The second point is that Long was quite unabashed about his pursuit of personal power. Williams notes

He was completely frank in admitting his desire for power. On two different occasions interviewers asked him why, with his radical ideas, he did not affiliate with the Socialists. He gave them almost identical answers. First of all, he said, he did not agree with the tenets of Socialism. But even if he did, he would not run for office as a Socialist because he would be defeated. ‘Hell, I want to be in office,’ he said. ‘that’s where I can do good.’ There was no point to be right only to be defeated, he emphasized: ‘First you must come into power – POWER – and then you can do things.’ ” (pg. 750)

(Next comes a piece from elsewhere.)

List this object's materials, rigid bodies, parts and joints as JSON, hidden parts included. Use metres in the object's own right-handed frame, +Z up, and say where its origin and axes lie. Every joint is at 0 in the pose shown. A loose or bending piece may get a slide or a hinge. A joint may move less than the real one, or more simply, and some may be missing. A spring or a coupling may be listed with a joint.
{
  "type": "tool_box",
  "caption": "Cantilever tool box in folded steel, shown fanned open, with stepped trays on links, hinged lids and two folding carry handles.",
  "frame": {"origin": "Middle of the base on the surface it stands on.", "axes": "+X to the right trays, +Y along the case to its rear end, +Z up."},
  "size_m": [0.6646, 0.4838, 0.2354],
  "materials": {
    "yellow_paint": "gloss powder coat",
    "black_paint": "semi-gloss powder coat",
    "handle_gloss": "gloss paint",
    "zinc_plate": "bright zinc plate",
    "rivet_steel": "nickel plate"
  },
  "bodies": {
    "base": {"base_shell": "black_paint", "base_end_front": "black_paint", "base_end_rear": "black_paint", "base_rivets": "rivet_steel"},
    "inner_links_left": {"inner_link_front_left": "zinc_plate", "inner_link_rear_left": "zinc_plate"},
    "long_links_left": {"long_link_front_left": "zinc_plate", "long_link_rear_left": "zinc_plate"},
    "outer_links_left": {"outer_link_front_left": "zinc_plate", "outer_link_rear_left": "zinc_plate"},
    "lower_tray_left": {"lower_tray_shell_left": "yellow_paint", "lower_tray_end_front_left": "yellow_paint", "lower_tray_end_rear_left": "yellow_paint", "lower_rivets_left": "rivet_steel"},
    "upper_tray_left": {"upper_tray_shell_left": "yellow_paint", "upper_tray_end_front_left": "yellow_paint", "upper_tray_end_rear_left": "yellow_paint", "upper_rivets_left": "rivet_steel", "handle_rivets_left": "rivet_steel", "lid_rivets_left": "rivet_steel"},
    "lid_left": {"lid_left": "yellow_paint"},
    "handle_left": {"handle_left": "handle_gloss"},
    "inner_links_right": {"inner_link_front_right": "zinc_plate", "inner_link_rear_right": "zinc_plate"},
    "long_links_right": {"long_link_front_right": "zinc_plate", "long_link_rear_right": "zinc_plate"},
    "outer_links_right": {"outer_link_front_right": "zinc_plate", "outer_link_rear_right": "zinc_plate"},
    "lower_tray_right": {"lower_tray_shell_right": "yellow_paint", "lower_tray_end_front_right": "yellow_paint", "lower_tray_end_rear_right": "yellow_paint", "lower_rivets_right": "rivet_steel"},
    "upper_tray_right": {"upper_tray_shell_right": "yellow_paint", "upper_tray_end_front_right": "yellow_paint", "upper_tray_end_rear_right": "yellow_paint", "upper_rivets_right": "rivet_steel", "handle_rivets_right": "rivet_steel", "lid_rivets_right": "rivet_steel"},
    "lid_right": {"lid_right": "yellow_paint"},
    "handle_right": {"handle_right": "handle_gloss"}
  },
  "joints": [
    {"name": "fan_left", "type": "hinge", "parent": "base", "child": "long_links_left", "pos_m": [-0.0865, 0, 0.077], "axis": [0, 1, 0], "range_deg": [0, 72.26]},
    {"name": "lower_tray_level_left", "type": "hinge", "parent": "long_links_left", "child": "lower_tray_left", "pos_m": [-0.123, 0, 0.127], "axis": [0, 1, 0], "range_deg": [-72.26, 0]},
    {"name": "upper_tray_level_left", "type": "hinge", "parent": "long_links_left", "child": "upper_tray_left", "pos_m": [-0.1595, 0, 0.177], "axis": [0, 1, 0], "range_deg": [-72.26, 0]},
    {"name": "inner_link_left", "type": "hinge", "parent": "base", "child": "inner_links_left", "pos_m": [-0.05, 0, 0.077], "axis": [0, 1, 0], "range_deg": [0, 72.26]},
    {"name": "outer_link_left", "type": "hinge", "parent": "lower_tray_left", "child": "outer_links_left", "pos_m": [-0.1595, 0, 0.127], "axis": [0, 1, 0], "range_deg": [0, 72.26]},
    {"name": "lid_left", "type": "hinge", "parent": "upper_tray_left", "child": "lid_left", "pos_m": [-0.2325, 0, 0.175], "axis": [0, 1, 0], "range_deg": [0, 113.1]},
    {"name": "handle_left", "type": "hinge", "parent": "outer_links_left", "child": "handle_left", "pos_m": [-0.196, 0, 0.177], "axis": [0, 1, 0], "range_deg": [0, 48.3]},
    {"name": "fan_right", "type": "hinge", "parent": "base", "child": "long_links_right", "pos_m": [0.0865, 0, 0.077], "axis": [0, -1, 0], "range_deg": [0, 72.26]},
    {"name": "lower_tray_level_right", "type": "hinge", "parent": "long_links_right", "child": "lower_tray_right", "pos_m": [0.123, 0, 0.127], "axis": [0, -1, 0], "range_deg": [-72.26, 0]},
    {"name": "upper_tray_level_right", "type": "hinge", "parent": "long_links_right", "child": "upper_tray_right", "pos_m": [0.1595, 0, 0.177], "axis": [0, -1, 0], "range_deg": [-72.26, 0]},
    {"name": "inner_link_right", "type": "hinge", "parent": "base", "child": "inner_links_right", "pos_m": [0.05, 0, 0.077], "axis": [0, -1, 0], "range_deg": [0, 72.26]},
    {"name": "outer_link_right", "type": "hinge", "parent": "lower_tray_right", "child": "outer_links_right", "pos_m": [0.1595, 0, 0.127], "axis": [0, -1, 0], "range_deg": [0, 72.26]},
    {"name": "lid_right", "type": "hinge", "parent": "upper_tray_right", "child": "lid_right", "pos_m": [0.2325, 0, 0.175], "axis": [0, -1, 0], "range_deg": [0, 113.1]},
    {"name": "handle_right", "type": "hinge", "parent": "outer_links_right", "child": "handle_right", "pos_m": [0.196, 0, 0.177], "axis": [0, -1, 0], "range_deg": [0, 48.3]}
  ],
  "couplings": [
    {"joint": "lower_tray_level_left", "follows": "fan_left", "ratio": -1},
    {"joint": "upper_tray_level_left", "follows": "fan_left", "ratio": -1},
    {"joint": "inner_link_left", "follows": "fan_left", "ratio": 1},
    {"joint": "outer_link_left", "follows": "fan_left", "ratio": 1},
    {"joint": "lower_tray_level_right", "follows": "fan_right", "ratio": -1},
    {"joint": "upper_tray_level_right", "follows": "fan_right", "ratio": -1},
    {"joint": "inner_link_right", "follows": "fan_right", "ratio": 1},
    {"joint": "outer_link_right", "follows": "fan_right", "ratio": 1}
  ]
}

Both these points are at least similar to the situation of Robert Penn Warren’s fictitious Willie Stark. Throughout the novel All the King’s Men, Stark has the philosophy that “good can only be made out of evil”, and that the only way to do good is to gain power. The novel’s morose narrator, Jack Burden, is almost the embodiment of liberal middle-class guilt. He realizes that the overbearing governor would never have had a power base in the first place if the state’s traditional leaders hadn’t been so self-serving. It is also fair to note that, in Williams’ biography as in Penn Warren’s fiction, the eventual assassination of the governor was carried out by a disappointed office-seeker who was motivated as much by a personal grudge as by political ideals.

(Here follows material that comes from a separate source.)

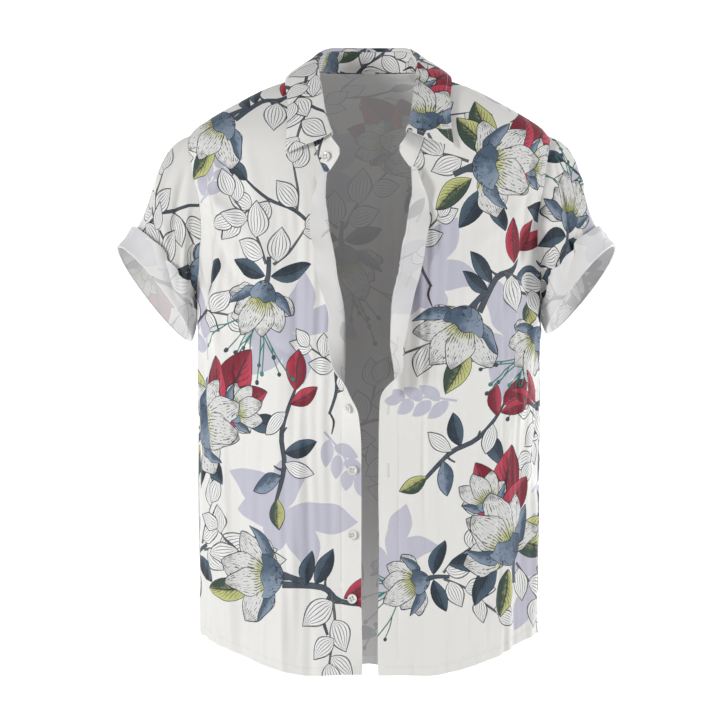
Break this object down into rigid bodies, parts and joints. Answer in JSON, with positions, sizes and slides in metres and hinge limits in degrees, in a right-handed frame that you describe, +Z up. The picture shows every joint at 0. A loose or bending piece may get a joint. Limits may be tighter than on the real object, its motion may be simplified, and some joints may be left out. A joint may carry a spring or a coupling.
{
  "type": "hawaiian shirt",
  "caption": "Short-sleeved floral print shirt hanging open, with a turned-down collar, turned-up sleeve ends and a curved shirttail hem.",
  "frame": {"origin": "base of the neck, midway between the two side-neck points, where the wearer's shoulders carry the shirt", "axes": "+Z up along the body, -Y out of the open front, +X towards the wearer's left sleeve"},
  "size_m": [0.6029, 0.2708, 0.7557],
  "materials": {
    "printed_cloth": "printed with large flowers and leaves on ivory",
    "printed_cloth_collar": "the same printed cloth, on the stand and the turned-up sleeve ends",
    "pearl_button": "pearly",
    "tape": "plain woven, blank"
  },
  "bodies": {
    "root": {"back": "printed_cloth", "front_right": "printed_cloth", "front_left": "printed_cloth", "sleeve_right": "printed_cloth", "sleeve_left": "printed_cloth", "collar_leaf": "printed_cloth", "cuff_right": "printed_cloth_collar", "cuff_left": "printed_cloth_collar", "collar_stand": "printed_cloth_collar", "button_1": "pearl_button", "button_2": "pearl_button", "button_3": "pearl_button", "button_4": "pearl_button", "button_5": "pearl_button", "button_6": "pearl_button", "button_7": "pearl_button", "button_neck": "pearl_button", "neck_label": "tape"}
  },
  "joints": []
}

As a general comment, when I first read Williams’ biography of Long, I noted that it was like being locked in a cigar-smoke-filled backroom for a couple of days, watching deals being brokered. It has that awful atmosphere of raw power politics.

But there are two absences that really interest me.

As in Penn Warren’s novel, and the film that was made from it, African-Americans are virtually non-existent. This is very strange given that approximately one third of the population of Louisiana is black. But, as Williams makes clear, before the civil rights movement of the 1960s, Louisiana’s blacks were disenfranchised by poll-taxes and were prevented from voting. Like his political opponents, Huey Long could simply ignore them when he made his political calculations, knowing they had no voice. For political purposes, they did not exist.

The second absence is one of those things that can show the age of a biography. For many years, Huey Long’s secretary was a woman called Alice Lee Grossjean. She was widely rumoured to be his mistress, and it is clearly upon this woman that Robert Penn Warren based the important character of Sadie Burke in All the King’s Men (memorably played by Mercedes McCambridge in the film version.). But when Williams comes to this matter in his biography, he whizzes past it with one brief footnote and doesn’t elaborate. Really this was the way with biographies of public and political figures up until the 1960s. Discretion ruled in referring to sexual and private matters, and the focus was more firmly on the public life.

Since then, even scholarly biographers have come to see it as their duty to give us all the scandalous details.

I’m not sure that it necessarily makes for better biographies.